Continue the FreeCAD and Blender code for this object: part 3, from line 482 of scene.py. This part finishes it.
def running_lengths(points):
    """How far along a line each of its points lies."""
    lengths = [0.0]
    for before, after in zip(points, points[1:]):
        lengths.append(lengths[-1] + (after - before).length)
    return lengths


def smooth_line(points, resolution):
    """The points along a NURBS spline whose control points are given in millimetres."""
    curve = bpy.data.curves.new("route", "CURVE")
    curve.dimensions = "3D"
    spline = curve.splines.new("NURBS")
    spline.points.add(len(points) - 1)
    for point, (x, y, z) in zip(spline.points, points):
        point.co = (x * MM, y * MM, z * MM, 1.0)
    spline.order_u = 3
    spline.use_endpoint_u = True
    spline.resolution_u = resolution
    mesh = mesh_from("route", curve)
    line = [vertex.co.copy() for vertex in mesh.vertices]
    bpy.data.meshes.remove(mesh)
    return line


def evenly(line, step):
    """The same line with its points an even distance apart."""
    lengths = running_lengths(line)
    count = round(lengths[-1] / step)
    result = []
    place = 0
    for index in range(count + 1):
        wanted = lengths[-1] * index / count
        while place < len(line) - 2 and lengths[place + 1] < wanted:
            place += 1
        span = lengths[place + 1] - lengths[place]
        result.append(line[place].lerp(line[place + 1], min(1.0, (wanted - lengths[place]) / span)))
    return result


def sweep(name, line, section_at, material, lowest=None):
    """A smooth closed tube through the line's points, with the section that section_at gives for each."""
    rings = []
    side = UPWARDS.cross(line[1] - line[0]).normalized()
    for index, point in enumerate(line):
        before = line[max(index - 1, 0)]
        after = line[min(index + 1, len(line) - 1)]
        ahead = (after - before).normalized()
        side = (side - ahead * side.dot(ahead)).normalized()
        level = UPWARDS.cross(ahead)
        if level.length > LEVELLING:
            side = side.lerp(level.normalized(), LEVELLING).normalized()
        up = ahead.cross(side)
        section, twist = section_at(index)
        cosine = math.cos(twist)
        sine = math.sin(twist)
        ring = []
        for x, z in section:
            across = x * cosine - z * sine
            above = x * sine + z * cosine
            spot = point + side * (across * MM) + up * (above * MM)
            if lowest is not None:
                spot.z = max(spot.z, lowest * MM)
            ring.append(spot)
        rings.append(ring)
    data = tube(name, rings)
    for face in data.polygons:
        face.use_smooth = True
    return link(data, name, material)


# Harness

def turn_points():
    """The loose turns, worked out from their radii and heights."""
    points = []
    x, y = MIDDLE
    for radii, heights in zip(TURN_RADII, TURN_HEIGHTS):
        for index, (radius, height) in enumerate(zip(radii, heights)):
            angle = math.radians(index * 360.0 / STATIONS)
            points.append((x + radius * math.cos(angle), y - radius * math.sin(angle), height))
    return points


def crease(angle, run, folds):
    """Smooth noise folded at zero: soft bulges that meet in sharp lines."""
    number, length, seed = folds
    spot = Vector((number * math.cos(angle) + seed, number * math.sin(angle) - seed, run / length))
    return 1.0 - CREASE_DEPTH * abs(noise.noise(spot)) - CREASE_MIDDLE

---

**Your instructions:** Return the full listing, character for character.

**Reply to the exercise:**
Continue the FreeCAD and Blender code for this object: part 3, from line 482 of scene.py. This part finishes it.
def running_lengths(points):
    """How far along a line each of its points lies."""
    lengths = [0.0]
    for before, after in zip(points, points[1:]):
        lengths.append(lengths[-1] + (after - before).length)
    return lengths


def smooth_line(points, resolution):
    """The points along a NURBS spline whose control points are given in millimetres."""
    curve = bpy.data.curves.new("route", "CURVE")
    curve.dimensions = "3D"
    spline = curve.splines.new("NURBS")
    spline.points.add(len(points) - 1)
    for point, (x, y, z) in zip(spline.points, points):
        point.co = (x * MM, y * MM, z * MM, 1.0)
    spline.order_u = 3
    spline.use_endpoint_u = True
    spline.resolution_u = resolution
    mesh = mesh_from("route", curve)
    line = [vertex.co.copy() for vertex in mesh.vertices]
    bpy.data.meshes.remove(mesh)
    return line


def evenly(line, step):
    """The same line with its points an even distance apart."""
    lengths = running_lengths(line)
    count = round(lengths[-1] / step)
    result = []
    place = 0
    for index in range(count + 1):
        wanted = lengths[-1] * index / count
        while place < len(line) - 2 and lengths[place + 1] < wanted:
            place += 1
        span = lengths[place + 1] - lengths[place]
        result.append(line[place].lerp(line[place + 1], min(1.0, (wanted - lengths[place]) / span)))
    return result


def sweep(name, line, section_at, material, lowest=None):
    """A smooth closed tube through the line's points, with the section that section_at gives for each."""
    rings = []
    side = UPWARDS.cross(line[1] - line[0]).normalized()
    for index, point in enumerate(line):
        before = line[max(index - 1, 0)]
        after = line[min(index + 1, len(line) - 1)]
        ahead = (after - before).normalized()
        side = (side - ahead * side.dot(ahead)).normalized()
        level = UPWARDS.cross(ahead)
        if level.length > LEVELLING:
            side = side.lerp(level.normalized(), LEVELLING).normalized()
        up = ahead.cross(side)
        section, twist = section_at(index)
        cosine = math.cos(twist)
        sine = math.sin(twist)
        ring = []
        for x, z in section:
            across = x * cosine - z * sine
            above = x * sine + z * cosine
            spot = point + side * (across * MM) + up * (above * MM)
            if lowest is not None:
                spot.z = max(spot.z, lowest * MM)
            ring.append(spot)
        rings.append(ring)
    data = tube(name, rings)
    for face in data.polygons:
        face.use_smooth = True
    return link(data, name, material)


# Harness

def turn_points():
    """The loose turns, worked out from their radii and heights."""
    points = []
    x, y = MIDDLE
    for radii, heights in zip(TURN_RADII, TURN_HEIGHTS):
        for index, (radius, height) in enumerate(zip(radii, heights)):
            angle = math.radians(index * 360.0 / STATIONS)
            points.append((x + radius * math.cos(angle), y - radius * math.sin(angle), height))
    return points


def crease(angle, run, folds):
    """Smooth noise folded at zero: soft bulges that meet in sharp lines."""
    number, length, seed = folds
    spot = Vector((number * math.cos(angle) + seed, number * math.sin(angle) - seed, run / length))
    return 1.0 - CREASE_DEPTH * abs(noise.noise(spot)) - CREASE_MIDDLE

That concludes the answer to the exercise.